脳組織を用いた研究は試料が希少なうえ、正確な解析も困難だった
熊本大学は4月20日、双極性障害患者前頭葉における遺伝子転写制御領域のDNAメチル化状態を明らかにしたと発表した。この研究は、同大大学院生命科学研究部の文東美紀准教授、上田順子大学院生、岩本和也教授、順天堂大学大学院医学研究科の加藤忠史教授、理化学研究所、東京大学らの共同研究グループによるもの。研究成果は、「Molecular Psychiatry」に掲載されている。
画像はリリースより
双極性障害(躁うつ病)は、人口の約1%が罹患し、長期間の治療が必要な精神疾患。疫学研究などから、発症には遺伝と環境要因の複雑な相互作用が関係していると考えられている。一方、環境要因によりゲノム中のDNAメチル化状態が変動し、遺伝子の働きが変化する現象が「エピジェネティクス」として知られており、精神疾患を含むさまざまな疾患の病態に深く関与すると考えられている。

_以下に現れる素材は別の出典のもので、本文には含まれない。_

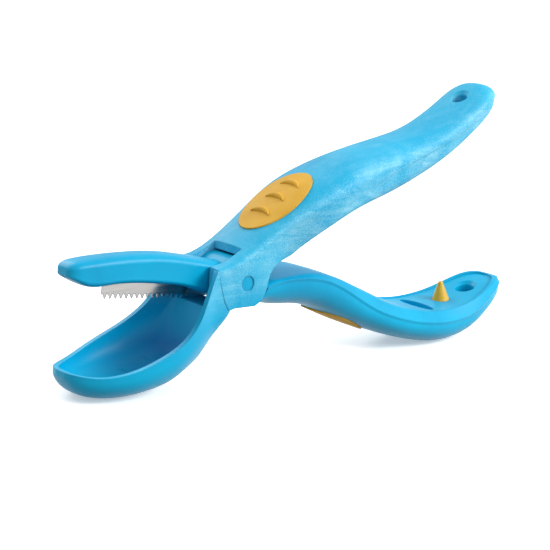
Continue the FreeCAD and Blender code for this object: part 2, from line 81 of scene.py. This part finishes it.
class Shader:
    """A Principled material and the few node links the surfaces here share."""

    def __init__(self, name, **inputs):
        self.material = bpy.data.materials.new(name)
        self.material.use_nodes = True
        self.tree = self.material.node_tree
        self.bsdf = self.tree.nodes["Principled BSDF"]
        for key, value in inputs.items():
            self.bsdf.inputs[key.replace("_", " ")].default_value = value
        self.place = self.node("ShaderNodeTexCoord").outputs["Object"]
        rounding = self.node("ShaderNodeBevel", samples=4)
        rounding.inputs["Radius"].default_value = EDGE_ROUNDING
        self.normal = rounding.outputs["Normal"]

    def node(self, kind, **values):
        made = self.tree.nodes.new(kind)
        for key, value in values.items():
            setattr(made, key, value)
        return made

    def link(self, a, b):
        self.tree.links.new(a, b)

    def scaled(self, scale, turn=(0.0, 0.0, 0.0)):
        """Object position stretched per axis, after a turn, for grain that runs one way."""
        mapping = self.node("ShaderNodeMapping")
        mapping.inputs["Rotation"].default_value = turn
        mapping.inputs["Scale"].default_value = scale
        self.link(self.place, mapping.inputs["Vector"])
        return mapping.outputs["Vector"]

    def noise(self, scale, detail=2.0, rough=0.5, distort=0.0, vector=None):
        tex = self.node("ShaderNodeTexNoise")
        tex.inputs["Scale"].default_value = scale
        tex.inputs["Detail"].default_value = detail
        tex.inputs["Roughness"].default_value = rough
        tex.inputs["Distortion"].default_value = distort
        self.link(vector or self.place, tex.inputs["Vector"])
        return tex.outputs["Fac"]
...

これまでの研究では、末梢血や唾液試料を用いたDNAメチル化解析が行われており、DNAメチル化が変化した遺伝子の同定やバイオマーカーとしての利用が進められているが、精神疾患は脳神経系の疾患であることから、脳組織を用いた研究が特に重要であると考えられる。しかし脳組織は、試料の希少性に加え、神経細胞やグリア細胞などさまざまな細胞種が混在しており、組織に含まれる細胞種の比率の違いの影響を受けるなど、正確な解析は困難だった。研究グループは今回、米国スタンレー財団より提供を受けた多数例の死後脳試料を用いて、神経細胞を選り分ける神経細胞核単離を行ったのち、網羅的なDNAメチル化解析を行った。

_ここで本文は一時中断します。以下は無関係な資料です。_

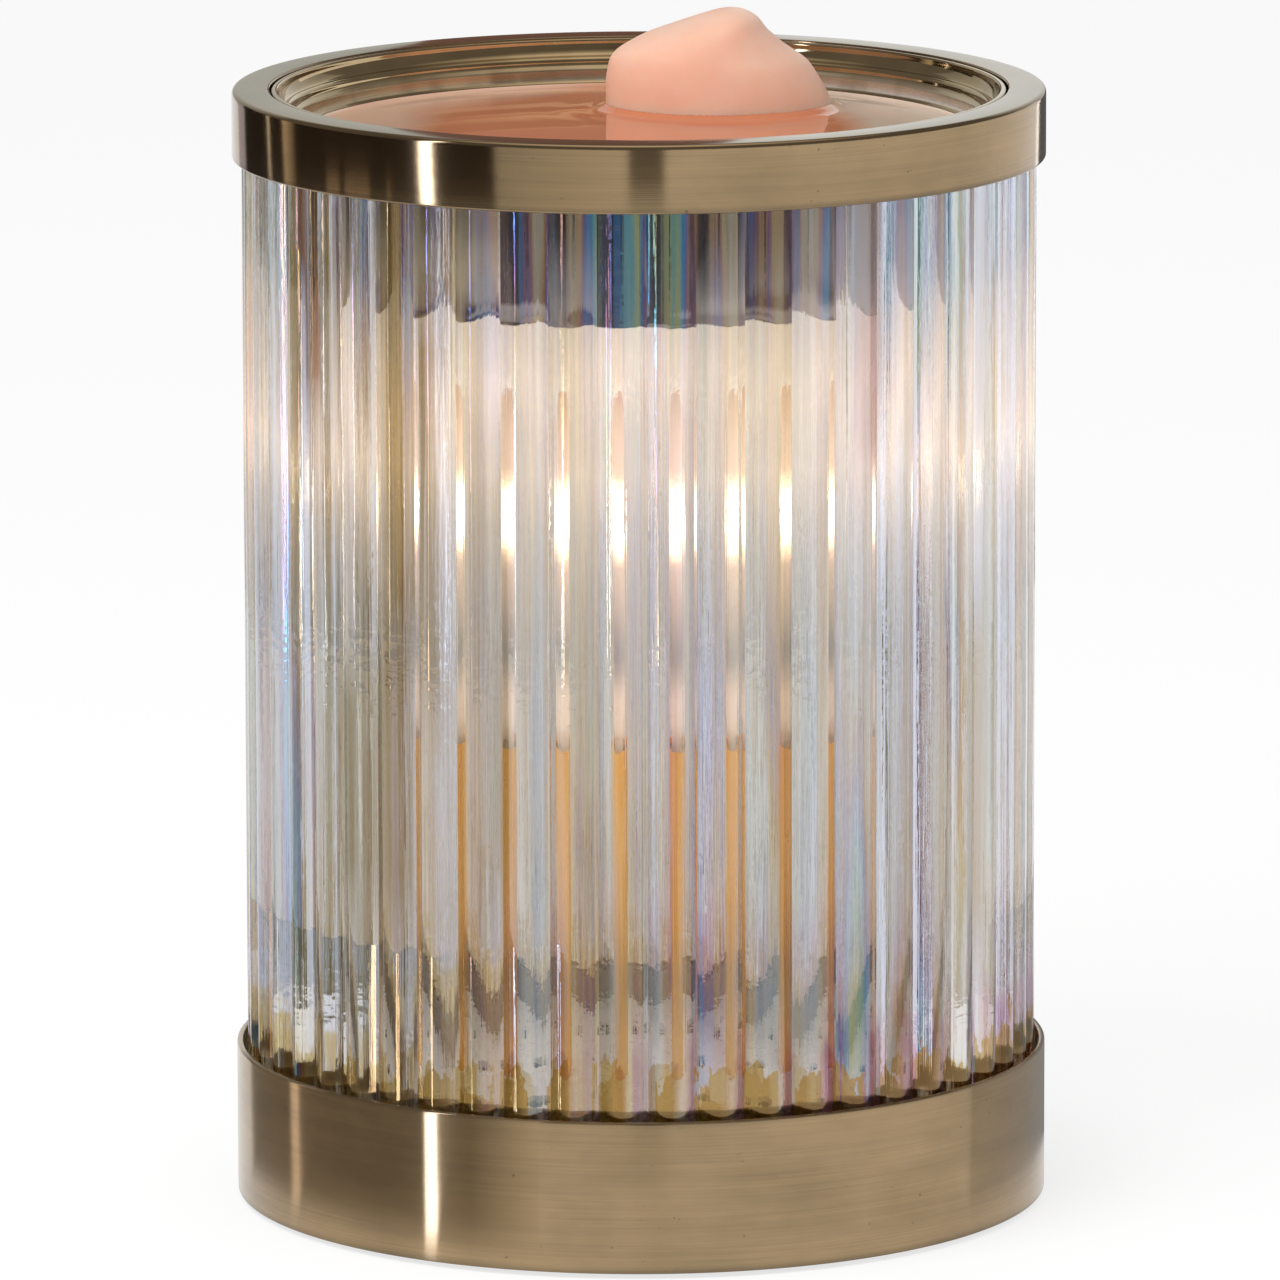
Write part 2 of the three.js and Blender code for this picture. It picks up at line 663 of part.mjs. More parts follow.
const rockerMesh = add('switch_rocker', switchRocker(), 'blackPlastic', switchGroup);
rockerMesh.position.set(0, pivotY, level.toggle);
add('switch_housing', switchHousing(), 'blackPlastic', switchGroup);
[-1, 1].forEach((side, i) => {
  const back = switchBack - clearance - tab.length;
  const [low, high] = [-1, 1].map((way) => level.toggle + (way * tab.width) / 2);
  const blade = slab(tab.sheet, back, switchBack - clearance, low, high);
  add(`switch_tab_${i + 1}`, blade.translate(side * tab.spread, 0, 0), 'brass', switchGroup);
});

// Cord bush in the back of the band

function cordBush() {
  const body = bush.bore + bush.wall;
  const outside = bandOuter + clearance;
  const inside = Math.sqrt(bandInner ** 2 - (body + bush.flange) ** 2) - clearance;
  const shape = turned([
    [bush.bore, inside - bush.backFlange], [body + bush.flange / 2, inside - bush.backFlange],
    [body + bush.flange / 2, inside], [body, inside], [body, outside], [body + bush.flange, outside],
    [body + bush.flange / 2, outside + bush.flangeThickness], [bush.bore, outside + bush.flangeThickness],
    [bush.bore, inside - bush.backFlange],
  ], smallSides);
  return shape.rotateX(-Math.PI / 2).translate(0, 0, level.bush);
}

add('cord_bush', cordBush(), 'blackPlastic');

// Terminal block on the base plate

const blockTop = level.plateTop + block.height;
const poles = [-1, 1].map((side) => block.x + (side * block.poleSpread) / 2);
const pitBottom = blockTop - block.recess;
const blockBody = box(block.width, block.length, level.plateTop, blockTop).translate(block.x, block.y, 0);

function atPole(x, radius, low, high) {
  return rod(radius, low, high, holeSides).translate(x, block.y, 0);
}

const pits = poles.map((x) => atPole(x, block.screw + clearance, pitBottom, blockTop + overrun));
add('terminal_block', cut(blockBody, pits), 'palePlastic');
poles.forEach((x, i) => {
  const screwBody = atPole(x, block.screw, pitBottom + clearance, blockTop - clearance);
  add(`terminal_screw_${i + 1}`, screwBody, 'steel');
});

// Inner leads: block to switch, switch to centre contact, and block to screw shell

const leadLevel = level.plateTop + lead.level;
const blockFront = block.y - block.length / 2 - clearance;
const stemFoot = level.stemBottom - clearance;
const tabBack = switchBack - clearance - tab.length - clearance - lead.radius;

function switchSpot(side, inward, height) {
  const spot = new THREE.Vector3(side * tab.spread, tabBack - inward, height);
  return spot.applyAxisAngle(new THREE.Vector3(0, 0, 1), radians(toggle.turn)).toArray();
}

function leadToSwitch() {
  const x = poles[1];
  return along([
    [x, blockFront, leadLevel + lead.radius], [x, blockFront - lead.level, leadLevel + lead.radius],
    [x + block.width / 2, blockFront - block.length / 2, leadLevel],
    switchSpot(-1, stem.below, leadLevel), switchSpot(-1, lead.level, level.toggle - tab.width / 2),
    switchSpot(-1, 0, level.toggle),
  ], lead.radius, lead.sides, lead.steps);
}

function leadUpStem(start, x, top) {
  return along([
    ...start, [x, lead.level, leadLevel + lead.radius], [x, 0, stemFoot], [x, 0, level.deckTop],
    [x, 0, level.stemTop], ...top,
  ], lead.radius, lead.sides, lead.steps);
}

const underPlate = level.contactSeat - clearance;
const throughPlate = level.contactTop - clearance;
const wireX = wireHoleX + contactPlate.wireHole;
const nearStem = nut.radius + lead.level;
add('lead_in', leadToSwitch(), 'blackPlastic');
add('lead_live', leadUpStem([
  switchSpot(1, 0, level.toggle), switchSpot(1, lead.level, level.toggle - tab.width / 2),
  [nearStem, nearStem, leadLevel],
], lead.spread, [[lead.spread, 0, underPlate]]), 'blackPlastic');
add('lead_neutral', leadUpStem([
  [poles[0], blockFront, leadLevel + lead.radius],
  [poles[0], blockFront - lead.level, leadLevel + lead.radius],
  [-nearStem, nearStem, leadLevel],
], -lead.spread, [
  [(wireX - lead.spread) / 2, 0, (level.stemTop + level.contactSeat) / 2], [wireX, 0, level.contactSeat],
  [wireX, 0, throughPlate],
]), 'palePlastic');

export default group;
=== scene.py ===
"""Electric wax warmer: the looks of its pieces, in the order in which it is put together.

Metres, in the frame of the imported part: the origin on the table under the base, +Z up, the front facing -Y.
The named sizes of the pieces and the points of their outlines are in millimetres.
"""

import math

import bmesh
import bpy
import numpy as np
from mathutils import Matrix


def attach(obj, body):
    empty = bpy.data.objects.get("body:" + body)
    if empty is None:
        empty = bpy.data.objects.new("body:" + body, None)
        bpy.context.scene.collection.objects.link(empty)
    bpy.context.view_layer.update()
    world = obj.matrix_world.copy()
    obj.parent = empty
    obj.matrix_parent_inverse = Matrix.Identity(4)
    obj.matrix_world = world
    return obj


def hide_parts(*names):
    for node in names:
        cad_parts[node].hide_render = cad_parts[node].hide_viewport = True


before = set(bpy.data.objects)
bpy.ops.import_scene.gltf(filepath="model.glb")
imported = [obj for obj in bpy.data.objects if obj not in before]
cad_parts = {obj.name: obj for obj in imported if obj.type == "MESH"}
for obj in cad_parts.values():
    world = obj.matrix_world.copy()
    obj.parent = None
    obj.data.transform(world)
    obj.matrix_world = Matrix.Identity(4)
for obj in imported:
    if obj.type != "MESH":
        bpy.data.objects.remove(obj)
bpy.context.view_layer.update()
mm = 0.001


# Camera: it stands about two metres in front on a long lens, and looks down on the wax by some ten degrees.
camera_place = (0, -1.98584, 0.4584)
camera_dip, camera_roll = 0.1844, -0.0023
lens_length, sensor_width = 361.6, 36
camera_data = bpy.data.cameras.new("camera")
camera_data.lens, camera_data.sensor_width = lens_length, sensor_width
camera = bpy.data.objects.new("camera", camera_data)
bpy.context.collection.objects.link(camera)
turned_down = Matrix.Rotation(math.pi / 2 - camera_dip, 4, "X") @ Matrix.Rotation(camera_roll, 4, "Z")
camera.matrix_world = Matrix.Translation(camera_place) @ turned_down
bpy.context.scene.camera = camera
bpy.context.scene.view_settings.view_transform = "Standard"


# Studio: a white sweep of table and wall that the camera, the metal and the glass see as white. Grey, brown
# and bright cards stand round the set and its foot, as a photographer's flags and strips do, and show only in
# what gleams and through the glass. A soft lamp above on the front left gives the wax its form.
def fill(tree, target, sockets):
    """Fills a shader node's inputs: a socket is linked, anything else becomes the input's own value."""
    for name, value in sockets.items():
        if isinstance(value, bpy.types.NodeSocket):
            tree.links.new(value, target.inputs[name])
        else:
            target.inputs[name].default_value = value


def node(tree, kind, sockets=(), **settings):
    """Adds a shader node of a kind, with its settings and inputs."""
    made = tree.nodes.new("ShaderNode" + kind)
    for name, value in settings.items():
        setattr(made, name, value)
    fill(tree, made, dict(sockets))
    return made


def sums(tree, operation, first, second=0.0, third=0.0):
    """One Math node: its result for two or three values or sockets."""
    return node(tree, "Math", {0: first, 1: second, 2: third}, operation=operation).outputs[0]


def mixed(tree, share, first, second):
    """A colour between two colours or sockets, by a share."""
    return node(tree, "Mix", {0: share, 6: first, 7: second}, data_type="RGBA").outputs[2]


def seen_rays(tree):
    """1 for rays from the camera, off gloss or through glass, which are to meet white, and 0 for the rest."""
    path = node(tree, "LightPath").outputs
    either = sums(tree, "MAXIMUM", path["Is Camera Ray"], path["Is Glossy Ray"])
    return sums(tree, "MAXIMUM", either, path["Is Transmission Ray"])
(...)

患者の多くの遺伝子が低メチル化状態にある一方、神経機能に重要な遺伝子は高メチル化
双極性障害患者34例、健常者35例について、前頭葉試料から神経細胞核マーカーを利用し、神経細胞核と非神経細胞核に分画後、それぞれから抽出したゲノムDNAを用いて遺伝子転写制御領域のDNAメチル化状態をアレイ法により調べた。その結果、神経細胞、非神経細胞ともに健常者と比べて、双極性障害患者では多くの遺伝子が低メチル化状態にあることを見出した。また一方で、精神・神経機能に重要な遺伝子では、神経細胞において高メチル化状態にあることを明らかにした。
DNAメチル化変化は、双極性障害との遺伝学的関連が報告されているゲノム領域に集積
次に、双極性障害の治療薬である気分安定薬の影響を調べるため、有効血中濃度域の気分安定薬(リチウム、バルプロ酸、カルバマゼピン)存在下でヒト神経系細胞株の培養を行い、DNAメチル化状態を測定したところ、双極性障害患者でDNAメチル化状態が変化した領域の約30%と重複が認められた。DNAメチル化変化の方向は死後脳での変化方向と逆方向を示すものが多く、治療効果を反映しているものと考えられた。
また、DNAメチル化変化に関連する10種の遺伝子の発現量を測定したところ、DNAメチル化酵素であるDNMT3B遺伝子が双極性障害患者で上昇しており、神経細胞特異的なDNAメチル化変化と関連している可能性が考えられた。
最後に、ゲノムワイド関連解析(GWAS)で同定された精神疾患に関連するゲノム領域とDNAメチル化状態が変化した領域を比較したところ、双極性障害のGWASで報告されたゲノム領域に有意な集積が認められ、うつ病や統合失調症で報告されたゲノム領域には集積は認められなかったという。
エピジェネティックな状態を標的とした治療薬の開発に期待
今回の研究成果により、神経細胞に特異的なDNAメチル化変化とその特徴が明らかにされたことで、双極性障害の病態の理解が大きく進むことが期待される。「エピジェネティックな状態を標的とした治療薬の開発が期待される」と、研究グループは述べている。